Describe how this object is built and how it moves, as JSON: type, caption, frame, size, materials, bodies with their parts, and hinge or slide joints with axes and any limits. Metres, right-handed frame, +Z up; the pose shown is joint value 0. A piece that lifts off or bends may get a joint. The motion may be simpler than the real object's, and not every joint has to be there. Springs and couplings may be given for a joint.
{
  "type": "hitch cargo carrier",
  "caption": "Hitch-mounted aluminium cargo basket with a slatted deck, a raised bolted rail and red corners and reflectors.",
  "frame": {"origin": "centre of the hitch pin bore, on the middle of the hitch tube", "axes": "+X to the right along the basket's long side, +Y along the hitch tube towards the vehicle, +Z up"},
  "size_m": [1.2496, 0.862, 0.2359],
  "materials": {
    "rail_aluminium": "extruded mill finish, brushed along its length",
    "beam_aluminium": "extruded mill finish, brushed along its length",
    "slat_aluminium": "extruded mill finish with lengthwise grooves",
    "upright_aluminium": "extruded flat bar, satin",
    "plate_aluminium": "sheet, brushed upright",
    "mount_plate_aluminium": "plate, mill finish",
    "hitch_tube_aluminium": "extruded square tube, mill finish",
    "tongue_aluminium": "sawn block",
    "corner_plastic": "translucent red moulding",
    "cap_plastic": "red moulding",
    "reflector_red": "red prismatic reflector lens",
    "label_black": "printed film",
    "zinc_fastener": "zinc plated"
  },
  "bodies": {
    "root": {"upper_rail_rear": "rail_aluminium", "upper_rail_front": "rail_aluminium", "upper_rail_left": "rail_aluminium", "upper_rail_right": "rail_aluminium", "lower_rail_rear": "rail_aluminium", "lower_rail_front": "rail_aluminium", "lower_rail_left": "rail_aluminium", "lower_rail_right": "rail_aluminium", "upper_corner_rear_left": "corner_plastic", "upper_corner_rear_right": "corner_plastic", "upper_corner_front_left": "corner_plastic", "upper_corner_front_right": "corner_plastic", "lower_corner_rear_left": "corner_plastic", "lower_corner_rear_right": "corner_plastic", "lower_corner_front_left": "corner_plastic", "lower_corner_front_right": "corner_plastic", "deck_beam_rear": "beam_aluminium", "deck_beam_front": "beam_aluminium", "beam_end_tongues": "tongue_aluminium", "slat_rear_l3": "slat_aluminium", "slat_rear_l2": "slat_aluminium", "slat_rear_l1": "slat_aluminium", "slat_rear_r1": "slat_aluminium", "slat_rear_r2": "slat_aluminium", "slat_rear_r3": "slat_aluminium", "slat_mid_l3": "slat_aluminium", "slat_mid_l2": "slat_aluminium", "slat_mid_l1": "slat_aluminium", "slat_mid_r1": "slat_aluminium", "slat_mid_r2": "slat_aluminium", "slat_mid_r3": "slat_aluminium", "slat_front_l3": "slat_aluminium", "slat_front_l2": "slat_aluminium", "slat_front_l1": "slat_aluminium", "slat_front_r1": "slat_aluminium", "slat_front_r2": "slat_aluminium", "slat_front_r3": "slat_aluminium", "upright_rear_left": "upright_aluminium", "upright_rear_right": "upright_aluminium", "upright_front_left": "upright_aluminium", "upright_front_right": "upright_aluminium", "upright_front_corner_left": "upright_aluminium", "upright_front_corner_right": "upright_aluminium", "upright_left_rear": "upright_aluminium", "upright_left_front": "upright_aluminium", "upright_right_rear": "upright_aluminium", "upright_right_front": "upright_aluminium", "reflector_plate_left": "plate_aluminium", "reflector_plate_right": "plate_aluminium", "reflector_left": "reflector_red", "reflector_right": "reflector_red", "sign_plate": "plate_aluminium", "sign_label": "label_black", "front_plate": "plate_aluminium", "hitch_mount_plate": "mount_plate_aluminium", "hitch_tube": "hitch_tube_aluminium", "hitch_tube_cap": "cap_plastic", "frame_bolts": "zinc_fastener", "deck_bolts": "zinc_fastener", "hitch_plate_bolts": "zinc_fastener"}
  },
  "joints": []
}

══════════

■ **EXERCISE OBJECTIVE**
Transcribe all lines as written.

■ **WRITTEN SOLUTION**
Describe how this object is built and how it moves, as JSON: type, caption, frame, size, materials, bodies with their parts, and hinge or slide joints with axes and any limits. Metres, right-handed frame, +Z up; the pose shown is joint value 0. A piece that lifts off or bends may get a joint. The motion may be simpler than the real object's, and not every joint has to be there. Springs and couplings may be given for a joint.
{
  "type": "hitch cargo carrier",
  "caption": "Hitch-mounted aluminium cargo basket with a slatted deck, a raised bolted rail and red corners and reflectors.",
  "frame": {"origin": "centre of the hitch pin bore, on the middle of the hitch tube", "axes": "+X to the right along the basket's long side, +Y along the hitch tube towards the vehicle, +Z up"},
  "size_m": [1.2496, 0.862, 0.2359],
  "materials": {
    "rail_aluminium": "extruded mill finish, brushed along its length",
    "beam_aluminium": "extruded mill finish, brushed along its length",
    "slat_aluminium": "extruded mill finish with lengthwise grooves",
    "upright_aluminium": "extruded flat bar, satin",
    "plate_aluminium": "sheet, brushed upright",
    "mount_plate_aluminium": "plate, mill finish",
    "hitch_tube_aluminium": "extruded square tube, mill finish",
    "tongue_aluminium": "sawn block",
    "corner_plastic": "translucent red moulding",
    "cap_plastic": "red moulding",
    "reflector_red": "red prismatic reflector lens",
    "label_black": "printed film",
    "zinc_fastener": "zinc plated"
  },
  "bodies": {
    "root": {"upper_rail_rear": "rail_aluminium", "upper_rail_front": "rail_aluminium", "upper_rail_left": "rail_aluminium", "upper_rail_right": "rail_aluminium", "lower_rail_rear": "rail_aluminium", "lower_rail_front": "rail_aluminium", "lower_rail_left": "rail_aluminium", "lower_rail_right": "rail_aluminium", "upper_corner_rear_left": "corner_plastic", "upper_corner_rear_right": "corner_plastic", "upper_corner_front_left": "corner_plastic", "upper_corner_front_right": "corner_plastic", "lower_corner_rear_left": "corner_plastic", "lower_corner_rear_right": "corner_plastic", "lower_corner_front_left": "corner_plastic", "lower_corner_front_right": "corner_plastic", "deck_beam_rear": "beam_aluminium", "deck_beam_front": "beam_aluminium", "beam_end_tongues": "tongue_aluminium", "slat_rear_l3": "slat_aluminium", "slat_rear_l2": "slat_aluminium", "slat_rear_l1": "slat_aluminium", "slat_rear_r1": "slat_aluminium", "slat_rear_r2": "slat_aluminium", "slat_rear_r3": "slat_aluminium", "slat_mid_l3": "slat_aluminium", "slat_mid_l2": "slat_aluminium", "slat_mid_l1": "slat_aluminium", "slat_mid_r1": "slat_aluminium", "slat_mid_r2": "slat_aluminium", "slat_mid_r3": "slat_aluminium", "slat_front_l3": "slat_aluminium", "slat_front_l2": "slat_aluminium", "slat_front_l1": "slat_aluminium", "slat_front_r1": "slat_aluminium", "slat_front_r2": "slat_aluminium", "slat_front_r3": "slat_aluminium", "upright_rear_left": "upright_aluminium", "upright_rear_right": "upright_aluminium", "upright_front_left": "upright_aluminium", "upright_front_right": "upright_aluminium", "upright_front_corner_left": "upright_aluminium", "upright_front_corner_right": "upright_aluminium", "upright_left_rear": "upright_aluminium", "upright_left_front": "upright_aluminium", "upright_right_rear": "upright_aluminium", "upright_right_front": "upright_aluminium", "reflector_plate_left": "plate_aluminium", "reflector_plate_right": "plate_aluminium", "reflector_left": "reflector_red", "reflector_right": "reflector_red", "sign_plate": "plate_aluminium", "sign_label": "label_black", "front_plate": "plate_aluminium", "hitch_mount_plate": "mount_plate_aluminium", "hitch_tube": "hitch_tube_aluminium", "hitch_tube_cap": "cap_plastic", "frame_bolts": "zinc_fastener", "deck_bolts": "zinc_fastener", "hitch_plate_bolts": "zinc_fastener"}
  },
  "joints": []
}